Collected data
* begin *

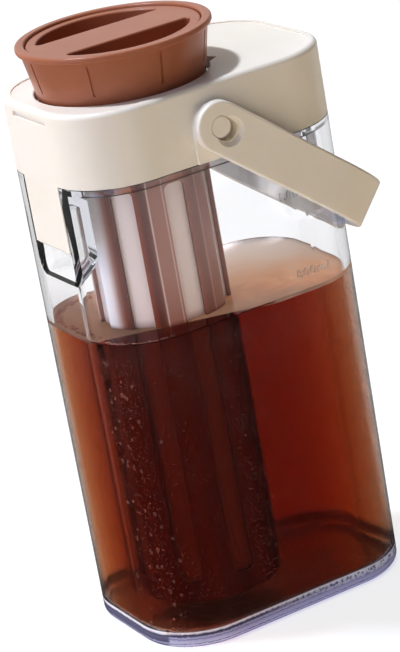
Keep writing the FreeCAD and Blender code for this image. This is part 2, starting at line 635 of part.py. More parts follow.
def make_lid_liner():
    body = new_body("lid_liner")
    plate_foot = f"{LID_INSIDE} - dim.liner_plate"
    plate = new_sketch(body, "plate", height=plate_foot)
    draw_outline(plate, "dim.lid_wall + dim.liner_gap")
    pad(body, plate, "dim.liner_plate")
    plug = new_sketch(body, "plug", height=PLUG_FOOT)
    draw_outline(plug, PLUG_INSET)
    pad(body, plug, f"{plate_foot} - {PLUG_FOOT}")
    hollow = new_sketch(body, "plug_hollow", height=PLUG_FOOT)
    draw_outline(hollow, f"{PLUG_INSET} + dim.plug_wall")
    pocket(body, hollow, f"{plate_foot} - {PLUG_FOOT}", forward=True)
    throat = new_sketch(body, "throat", height=PLUG_FOOT)
    draw_circle(throat, THROAT_OUTSIDE, x=FILTER_X)
    pad(body, throat, f"{plate_foot} - {PLUG_FOOT}")
    groove = new_sketch(body, "seal_groove", height=f"{SEAL_FOOT} + dim.seal_height")
    draw_outline(groove, NECK_INSIDE)
    draw_outline(groove, f"{PLUG_INSET} + dim.seal_groove")
    pocket(body, groove, "dim.seal_height")
    bore = new_sketch(body, "throat_bore", height=LID_INSIDE)
    draw_circle(bore, THROAT_RADIUS, x=FILTER_X)
    pocket(body, bore, f"{LID_INSIDE} - {PLUG_FOOT}")
    return body


def make_lid_gasket():
    body = new_body("lid_gasket")
    ring = new_sketch(body, "ring", height=f"{SEAL_FOOT} + dim.seat_gap")
    draw_outline(ring, f"{NECK_INSIDE} + dim.seal_gap")
    draw_outline(ring, f"{PLUG_INSET} + dim.seal_groove - dim.seat_gap")
    pad(body, ring, "dim.seal_height - 2 * dim.seat_gap")
    return body


def make_pivot_pin(label, side):
    """A round-headed pin pressed into the lid; side is -1 at the front and 1 at the back."""
    body = new_body(label)
    face = STRAP_OUTSIDE
    sign = "" if side > 0 else "-"
    revolve(body, "profile", [
        ("0", f"{sign}({face})"),
        ("dim.pin_radius - dim.pin_bevel", f"{sign}({face})"),
        ("dim.pin_radius", f"{sign}({face} - dim.pin_bevel)"),
        ("dim.pin_radius", f"{sign}({BOSS_FACE})"),
        (SPIGOT_RADIUS, f"{sign}({BOSS_FACE})"),
        (SPIGOT_RADIUS, f"{sign}({HALF_Y} - dim.lid_wall)"),
        ("0", f"{sign}({HALF_Y} - dim.lid_wall)"),
    ], role="XY_Plane")
    body.setExpression("Placement.Base.x", "dim.pivot_x")
    body.setExpression("Placement.Base.z", PIVOT_HEIGHT)
    return body


# ---------------------------------------------------------------- handle

def make_handle():
    """A strap bent to a U. It is drawn level, with its eyes on the origin, and then turned down
    to where its bend lies against the jug's end."""
    body = new_body("handle")
    half_width = "dim.handle_width / 2"
    bend = f"{STRAP_OUTSIDE} - ({HALF_Y} - dim.body_corner)"
    # Where the inside of the bend must be for its lower edge to clear the jug's end.
    reach_inside = (f"({HALF_X} + dim.handle_rest_gap - dim.pivot_x"
                    f" + {half_width} * sin(dim.handle_angle)) / cos(dim.handle_angle)")
    strap = new_sketch(body, "strap")
    outside = f"{reach_inside} + dim.handle_thick"
    draw_box(strap, ("0", outside), (f"-({STRAP_OUTSIDE})", STRAP_OUTSIDE), (bend, None, None, bend))
    pad(body, strap, "dim.handle_width", symmetric=True)
    eye = new_sketch(body, "eye", "XZ_Plane", height=STRAP_INSIDE)
    draw_circle(eye, half_width)
    eye_pad = pad(body, eye, "dim.handle_thick")
    mirror(body, [eye_pad], "XZ_Plane")
    inside = new_sketch(body, "strap_inside")
    inner_bend = f"{bend} - dim.handle_thick"
    draw_box(inside, ("-dim.handle_width", reach_inside),
             (f"-({STRAP_INSIDE})", STRAP_INSIDE), (inner_bend, None, None, inner_bend))
    opened = pocket(body, inside, "2 * dim.handle_width", symmetric=True)

    half = value(half_width)

    def strap_edge(edge):
        """Edges along the strap's two sides and round its eyes."""
        return all((abs(abs(p.z) - half) < TINY and p.x > -TINY)
                   or (p.x < TINY and abs(math.hypot(p.x, p.z) - half) < TINY)
                   for p in edge_points(edge)) and edge.Length > 1
    round_edges(body, opened, "dim.handle_round", strap_edge)

    slot = new_sketch(body, "slot", "XZ_Plane")
    draw_slot(slot, SLOT_RADIUS, "dim.slot_travel")
    pocket(body, slot, THROUGH, symmetric=True)
    sink = body.newObject("PartDesign::SubtractiveCone", "handle_sink")
    sink.AttachmentSupport = [(origin_plane(body, "XZ_Plane"), "")]
    sink.MapMode = "FlatFace"
    sink.setExpression("AttachmentOffset.Base.x", "dim.slot_travel + dim.sink_offset")
    sink.setExpression("AttachmentOffset.Base.z", f"{STRAP_OUTSIDE} - dim.sink_depth")
    sink.setExpression("Radius1", SLOT_RADIUS)
    sink.setExpression("Radius2", f"{SLOT_RADIUS} + dim.sink_flare")
    sink.setExpression("Height", "dim.sink_depth")
    finish(body, sink)
    mirror(body, [sink], "XZ_Plane")
    body.Placement = FreeCAD.Placement(FreeCAD.Vector(0, 0, 0),
                                       FreeCAD.Rotation(FreeCAD.Vector(0, 1, 0), 1))
    body.setExpression("Placement.Base.x", "dim.pivot_x")
    body.setExpression("Placement.Base.z", PIVOT_HEIGHT)
    body.setExpression("Placement.Rotation.Angle", "dim.handle_angle")
    return body


# ---------------------------------------------------------------- filter

def make_filter_collar():
    body = new_body("filter_collar")
    ring_top = f"{RING_FOOT} + dim.ring_height"
    ring_hole = f"{CAGE_RADIUS} + dim.cage_gap"
    profile = revolve(body, "profile", [
        (ring_hole, COLLAR_FOOT),
        (f"{COLLAR_NECK} - dim.collar_wall", COLLAR_FOOT),
        (COLLAR_NECK, f"{COLLAR_FOOT} + dim.collar_wall"),
        (COLLAR_NECK, RING_FOOT),
        (f"{COLLAR_NECK} - dim.ring_groove", RING_FOOT),
        (f"{COLLAR_NECK} - dim.ring_groove", ring_top),
        (COLLAR_NECK, ring_top),
        (COLLAR_NECK, COLLAR_SEAT),
        (CONE_FOOT, COLLAR_SEAT),
        (CONE_TOP, RIM_LIP),
        (RIM_RADIUS, RIM_LIP),
        (RIM_RADIUS, RIM_HEIGHT),
        (CAP_BORE, RIM_HEIGHT),
        (CAP_BORE, LEDGE),
        (LEDGE_RADIUS, LEDGE),
        (LEDGE_RADIUS, TAPER_TOP),
        (COLLAR_BORE, f"{TAPER_TOP} - dim.funnel_run"),
        (COLLAR_BORE, COLLAR_RING),
        (ring_hole, COLLAR_RING),
    ])
    rim_edges = [circle_at(RIM_RADIUS, RIM_HEIGHT), circle_at(CAP_BORE, RIM_HEIGHT),
                 circle_at(RIM_RADIUS, RIM_LIP)]
    round_edges(body, profile, "dim.rim_round",
                lambda edge: any(is_wanted(edge) for is_wanted in rim_edges))

    # Thin grip lines cut into the cone, all to one depth below its slope.
    slope = f"(dim.cone_flare / ({RIM_LIP} - {COLLAR_SEAT}))"
    line_foot, line_top = f"({COLLAR_SEAT} + dim.grip_lift)", f"({RIM_LIP} - dim.grip_drop)"
    cut_foot = f"{CONE_FOOT} + {slope} * ({line_foot} - {COLLAR_SEAT}) - dim.grip_depth"
    cut_top = f"{CONE_FOOT} + {slope} * ({line_top} - {COLLAR_SEAT}) - dim.grip_depth"
    grip_line = new_sketch(body, "grip_line", "XZ_Plane")
    draw_polygon(grip_line, [
        (cut_foot, line_foot), (RIM_RADIUS, line_foot), (RIM_RADIUS, line_top), (cut_top, line_top),
    ])
    line_pocket = pocket(body, grip_line, "dim.grip_width", symmetric=True)
    repeat_round(body, line_pocket, "dim.grip_count")
    put_on_filter_axis(body)
    return body


def make_filter_cage():
    body = new_body("filter_cage")
    flange_top = f"{COLLAR_RING} + dim.flange_thick"
    ribs_top = f"{WINDOW_TOP} + dim.window_corner"
    profile = revolve(body, "profile", [
        ("0", CAGE_FOOT),
        (CAGE_RADIUS, CAGE_FOOT),
        (CAGE_RADIUS, f"{ribs_top} - dim.neck_blend"),
        (CAGE_NECK, ribs_top),
        (CAGE_NECK, COLLAR_RING),
        (CAGE_FLANGE, COLLAR_RING),
        (CAGE_FLANGE, flange_top),
        (CAGE_BORE, flange_top),
        (CAGE_BORE, f"{CAGE_FOOT} + dim.cage_floor"),
        ("0", f"{CAGE_FOOT} + dim.cage_floor"),
    ])
    round_edges(body, profile, "dim.cage_round", circle_at(CAGE_RADIUS, CAGE_FOOT))
    window = new_sketch(body, "window", "XZ_Plane")
    draw_box(window, ("-dim.window_width / 2", "dim.window_width / 2"),
             (WINDOW_FOOT, WINDOW_TOP), ["dim.window_corner"] * 4)
    cut = pocket(body, window, f"2 * {CAGE_RADIUS}", forward=True)
    repeat_round(body, cut, "dim.window_count")
    put_on_filter_axis(body)
    return body


def make_filter_mesh():
    body = new_body("filter_mesh")
    outside = f"{CAGE_BORE} - dim.mesh_gap"
    foot, top = f"{WINDOW_FOOT} - dim.mesh_overlap", f"{WINDOW_TOP} + dim.mesh_overlap"
    revolve(body, "profile", [
        (f"{outside} - dim.mesh_thick", foot),
        (outside, foot),
        (outside, top),
        (f"{outside} - dim.mesh_thick", top),
    ])
    put_on_filter_axis(body)
    return body


def make_collar_gasket():
    body = new_body("collar_gasket")
    inside = f"{COLLAR_NECK} - dim.ring_groove + dim.seat_gap"
    outside = f"{THROAT_RADIUS} - dim.ring_gap"
    foot = f"{RING_FOOT} + dim.ring_gap"
    top = f"{RING_FOOT} + dim.ring_height - dim.ring_gap"
    revolve(body, "profile", [(inside, foot), (outside, foot), (outside, top), (inside, top)])
    put_on_filter_axis(body)
    return body


# ---------------------------------------------------------------- grip cap

def make_grip_cap():
    body = new_body("grip_cap")
    profile = revolve(body, "profile", [
        ("0", CAP_FOOT),
        (CAP_CUP, CAP_FOOT),
        (CAP_CUP, CAP_UNDER),
        (CAP_RADIUS, CAP_UNDER),
        (CAP_RADIUS, CAP_TOP),
        ("0", CAP_TOP),
    ])
    round_edges(body, profile, "dim.cap_round", circle_at(CAP_RADIUS, CAP_TOP))
    half_bar = "dim.grip_bar / 2"
    pocket_radius = f"{CAP_CUP} - dim.pocket_wall"
    for side, name in ((1, "back_pocket"), (-1, "front_pocket")):
        sketch = new_sketch(body, name, height=CAP_TOP)
        draw_pocket(sketch, pocket_radius, half_bar, "dim.pocket_round", side)
        pocket(body, sketch, "dim.cap_depth - dim.cap_skin")

    top, widest, bar = value(CAP_TOP), value(pocket_radius), value(half_bar)

    def pocket_lip(edge):
        """The top edges of both pockets."""
        return all(abs(p.z - top) < TINY and math.hypot(p.x, p.y) < widest + TINY
                   and abs(p.y) > bar - TINY for p in edge_points(edge))
    round_edges(body, body.Tip, "dim.cap_round", pocket_lip)
    # The bar is hollow from below, so that the moulding has one wall thickness.
    hollow = new_sketch(body, "bar_hollow", height=CAP_FOOT)
    half_hollow = f"({half_bar} - dim.cap_skin)"
    reach = f"sqrt(({CAP_CUP} - dim.cap_skin) ^ 2 - {half_hollow} ^ 2)"
    draw_box(hollow, (f"-{reach}", reach), (f"-{half_hollow}", half_hollow), SHARP)
    pocket(body, hollow, "dim.cap_depth - dim.cap_skin", forward=True)
    put_on_filter_axis(body)
    return body


def make_cap_gasket():
    body = new_body("cap_gasket")
    inside = f"{CAP_CUP} + dim.cap_seal_gap"
    outside = f"{CAP_BORE} - dim.cap_seal_gap"
    foot = f"{LEDGE} + dim.cap_seal_gap"
    top = f"{foot} + dim.cap_seal"
    revolve(body, "profile", [(inside, foot), (outside, foot), (outside, top), (inside, top)])
    put_on_filter_axis(body)
    return body


# ---------------------------------------------------------------- build, check and write

pieces = [
    make_container(),
    make_lid_shell(),
    make_lid_liner(),
    make_lid_gasket(),
    make_pivot_pin("front_pivot_pin", -1),
    make_pivot_pin("rear_pivot_pin", 1),
    make_handle(),
    make_filter_collar(),
    make_filter_cage(),
    make_filter_mesh(),
    make_collar_gasket(),
    make_grip_cap(),
    make_cap_gasket(),
]
doc.recompute()

for item in doc.Objects:
    if {"Invalid", "Error"} & set(item.State):
        raise RuntimeError(f"{item.Name} failed: {item.State}")
for piece in pieces:
    if piece.Shape.isNull() or not piece.Shape.isValid() or len(piece.Shape.Solids) != 1:
        raise RuntimeError(f"{piece.Label} is not one valid solid")

os.makedirs("parts", exist_ok=True)
for piece in pieces:
    piece.Shape.exportStep(os.path.join("parts", f"{piece.Label}.step"))
    box = piece.Shape.BoundBox
    print(f"{piece.Label:16s} volume {piece.Shape.Volume:10.1f}  x {box.XMin:7.2f} {box.XMax:7.2f}"
          f"  y {box.YMin:7.2f} {box.YMax:7.2f}  z {box.ZMin:7.2f} {box.ZMax:7.2f}")
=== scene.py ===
import math
import random

import bmesh
import bpy
from mathutils import Matrix, Vector


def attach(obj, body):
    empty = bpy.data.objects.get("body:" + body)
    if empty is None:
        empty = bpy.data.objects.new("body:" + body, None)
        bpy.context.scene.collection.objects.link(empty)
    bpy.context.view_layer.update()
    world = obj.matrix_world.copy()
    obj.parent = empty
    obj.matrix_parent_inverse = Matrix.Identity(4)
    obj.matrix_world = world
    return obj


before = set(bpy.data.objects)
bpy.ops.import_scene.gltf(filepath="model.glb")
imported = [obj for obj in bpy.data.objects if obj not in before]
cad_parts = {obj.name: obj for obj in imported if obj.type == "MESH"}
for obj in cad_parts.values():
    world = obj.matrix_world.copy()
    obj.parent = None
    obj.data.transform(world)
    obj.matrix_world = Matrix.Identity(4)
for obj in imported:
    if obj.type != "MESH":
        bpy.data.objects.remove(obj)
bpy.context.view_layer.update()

# Cold brew jug on a pale floor: clear jug, cream lid and handle, brown filter and grip cap, coffee.
# Metres. Origin: centre of the jug's flat base. +X along the long side, -Y the front.
MM = 0.001

# Sizes that the new pieces share with the jug and its filter.
JUG_HALF_X = 52.65 * MM
JUG_HALF_Y = 37.40 * MM
JUG_SHOULDER = 173.3 * MM
JUG_DRAFT = 0.25 * MM  # the foot is this much smaller on each side
JUG_WALL = 2.9 * MM
JUG_CORNER = 24.8 * MM
JUG_FLOOR = 3.6 * MM
FILTER_X = -15.25 * MM  # the filter stands this far from the jug's centre
NET_RADIUS = 22.2 * MM
WINDOW_PITCH = math.radians(45)  # eight windows round the cage

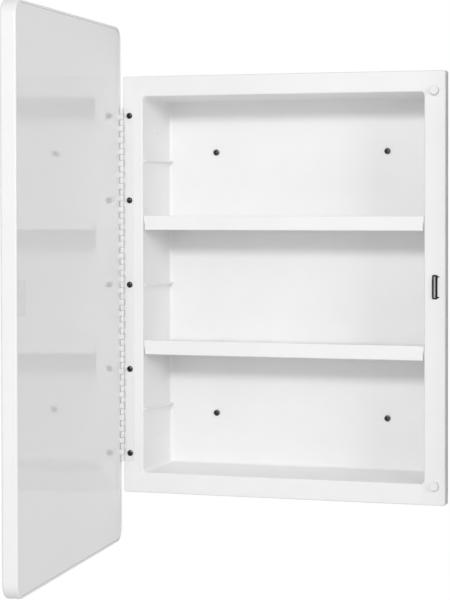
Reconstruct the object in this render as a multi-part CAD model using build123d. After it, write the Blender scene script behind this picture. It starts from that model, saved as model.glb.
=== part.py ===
from build123d import *
import os

# Mirrored medicine cabinet, recessed, with its door open as it stands at rest.
# Millimetres. X runs to the right, Y into the wall, Z up. The front faces -Y.
# The origin is the middle of the four wall screws, on the outer face of the back wall.

# Sizes of the moulded box and its flange
flange_width = 391.0
flange_height = 493.0
flange_depth = 12.5
flange_wall = 2.5
flange_corner = 3.0
flange_edge_round = 1.6
stile_width = 25.0
rail_height = 24.0
inner_depth = 82.0
draft_shift = 4.0
box_wall = 2.5
inner_corner = 4.5
back_round = 3.5
mouth_round = 2.0

# Ledges that carry the shelves
ledge_levels = 5
ledge_pitch = 73.7
ledge_top_offset = 1.0
ledge_thickness = 2.2
ledge_reach_front = 2.6
ledge_reach_back = 4.4
ledge_lip_gap = 0.3
upper_shelf_level = 1
lower_shelf_level = -1

# Shelves
shelf_plate = 2.5
shelf_side_gap = 0.4
shelf_back_gap = 1.5
shelf_setback = 1.0
lip_height = 16.8
lip_rise = 4.6
lip_thickness = 2.4
lip_end_gap = 1.6
lip_step = 1.2
lip_round = 1.1
rear_rib_height = 8.0
rear_rib_thickness = 2.0
rear_rib_end_gap = 6.0
shelf_rib_count = 3
shelf_rib_height = 6.0
shelf_rib_thickness = 2.0

# Hinge
hinge_length = 418.0
knuckle_count = 61
knuckle_gap = 0.15
knuckle_radius = 2.4
pin_radius = 1.45
pin_clearance = 0.05
leaf_thickness = 1.0
leaf_width = 14.3
axis_standoff = 2.7
axis_outset = 0.4
leaf_clear = 0.3
hinge_screw_count = 5
hinge_screw_end = 9.0
hinge_screw_inset = 9.1
hinge_screw_head = 3.6
hinge_screw_head_height = 2.2
hinge_screw_shank = 1.75
hinge_screw_length = 9.0
hinge_screw_tip = 2.0
hinge_screw_end_play = 0.5
countersink_radius = 3.2
countersink_depth = 1.6
slot_recess_width = 0.9
slot_recess_length = 3.6
slot_recess_depth = 0.8
screw_clearance = 0.05
boss_radius = 3.8
boss_floor = 1.2

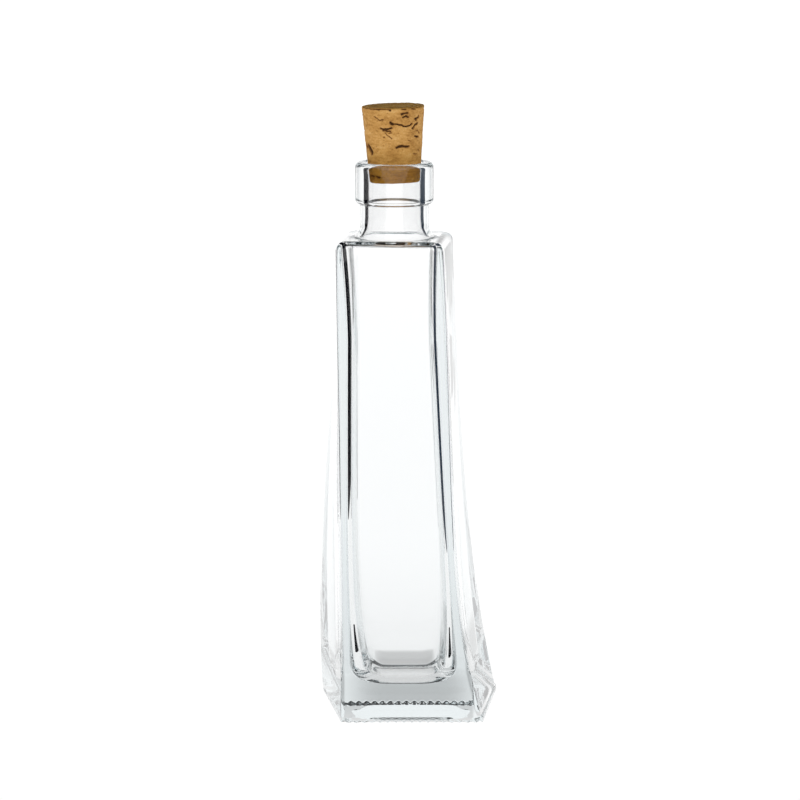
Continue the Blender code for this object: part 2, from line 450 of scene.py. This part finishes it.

* end *

- PROBLEM TO SOLVE -
Quote the data above from the line containing "for item in" to the line containing "bpy.data.objects.remove(obj)", inclusive, and stop.

- EXERCISE RESPONSE -
for item in doc.Objects:
    if {"Invalid", "Error"} & set(item.State):
        raise RuntimeError(f"{item.Name} failed: {item.State}")
for piece in pieces:
    if piece.Shape.isNull() or not piece.Shape.isValid() or len(piece.Shape.Solids) != 1:
        raise RuntimeError(f"{piece.Label} is not one valid solid")

os.makedirs("parts", exist_ok=True)
for piece in pieces:
    piece.Shape.exportStep(os.path.join("parts", f"{piece.Label}.step"))
    box = piece.Shape.BoundBox
    print(f"{piece.Label:16s} volume {piece.Shape.Volume:10.1f}  x {box.XMin:7.2f} {box.XMax:7.2f}"
          f"  y {box.YMin:7.2f} {box.YMax:7.2f}  z {box.ZMin:7.2f} {box.ZMax:7.2f}")
=== scene.py ===
import math
import random

import bmesh
import bpy
from mathutils import Matrix, Vector


def attach(obj, body):
    empty = bpy.data.objects.get("body:" + body)
    if empty is None:
        empty = bpy.data.objects.new("body:" + body, None)
        bpy.context.scene.collection.objects.link(empty)
    bpy.context.view_layer.update()
    world = obj.matrix_world.copy()
    obj.parent = empty
    obj.matrix_parent_inverse = Matrix.Identity(4)
    obj.matrix_world = world
    return obj


before = set(bpy.data.objects)
bpy.ops.import_scene.gltf(filepath="model.glb")
imported = [obj for obj in bpy.data.objects if obj not in before]
cad_parts = {obj.name: obj for obj in imported if obj.type == "MESH"}
for obj in cad_parts.values():
    world = obj.matrix_world.copy()
    obj.parent = None
    obj.data.transform(world)
    obj.matrix_world = Matrix.Identity(4)
for obj in imported:
    if obj.type != "MESH":
        bpy.data.objects.remove(obj)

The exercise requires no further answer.